Social Networking / Web 2.0 Revolution

This morning I presented to the Association of Legal Administrators. They asked me to give the view as a lawyer, law firm client, former legal administrator and blogger on what law firms should know about web 2.0. I also mixed risks, policies and compliance issues.

The crowd was a diverse bunch in terms of how they use the tools personally and at their law firms.

Here are the materials, with references and links to tools I mentioned in the presentation.

Here is a link to my social media policies database.

Here is the slidedeck:

Evolving Employee Rights in the Age of Web 2.0

Morgan Lewis presented and informative webcast on Web 2.0 from the viewpoint of the company/employee perspective. These are my notes.

Panelists:

Companies cannot limit the personal use of these sites. But the line between personal and professional can be very fuzzy. You limit access over the company’s network, but employees have easy access from mobile phones and home computers.

They cited Deloitte’s 2009 Ethics & Workplace Survey Examines the Reputational Risk Implications of Social Networks to point out the need of company’s to address social media.

One issues is the reasonable expectation of privacy. This is even more complicated given that the data is in the internet cloud and not the company’s hardware or storage. Most (if not all) of your Web 2.0 data resides in the cloud, not your hard drive or network storage that you control.

Personal Use of Mobile Devices

The first issue with privacy is the use of mobile devices. Its hard to prevent ALL personal use of a company supplied device, especially a mobile device. Even if you ban personal use of the device, it is hard to monitor and hard to enforce. Would you really discipline an employee who made a personal phone call on their blackberry? You need a clear policy that is enforceable. You also need to set reasonable expectations of privacy.

This is exactly the issue addressed in the Quon case, recently argued at the Supreme Court. The panel spent some time discussing the Quon case and some lessons that may be coming out of this case. There are some lessons to be learned from this case, even though the decision may be limited to government workplaces.
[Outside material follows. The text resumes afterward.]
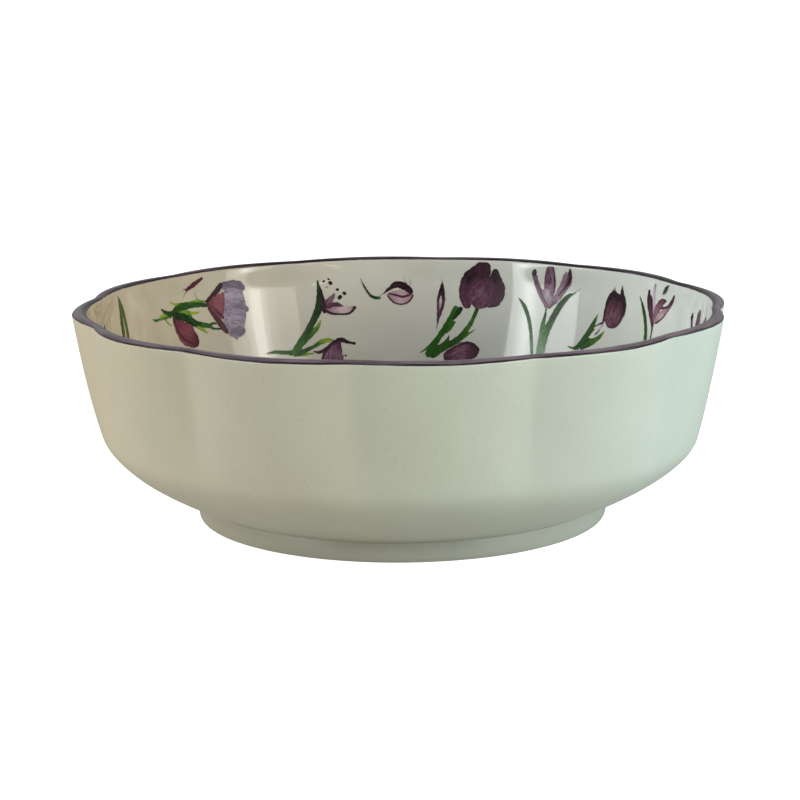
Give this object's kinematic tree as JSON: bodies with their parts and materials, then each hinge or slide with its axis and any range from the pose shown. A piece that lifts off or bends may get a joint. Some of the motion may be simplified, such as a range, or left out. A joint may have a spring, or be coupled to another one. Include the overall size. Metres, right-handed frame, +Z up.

The additional complication is that the company (in this case the government) pulled the personal information from a third-party service provider. That implicated the Electronic Communications Privacy Act

Personal Email

They also took a close look at the . That was more focused on the use of personal email and attorney-client privilege. There are some interesting attacks on that company’s computer use policy.

They raised the Convertino v. U.S. Department of Justice (674 F. Supp 2d 97 (D.D.C. 2009). The DOJ found email between an Assistant Attorney General and his personal attorney. He had used a DOJ email account. He deleted the email, but didn’t realize that a deleted copy would be kept. He deleted the emails immediately after they were sent or received.  The court used a similar test as that used in Stengart court to look at the employee’s expectation of privacy. DOJ did not ban personal email on the company system.

The take away is that employees should inform employees that they have no reasonable expectation of privacy in any technology provided by the company. (It is probably too hard to monitor and enforce a complete ban on personal use.) You should also let them know that back-up copies may exist even if the employee deletes a copy.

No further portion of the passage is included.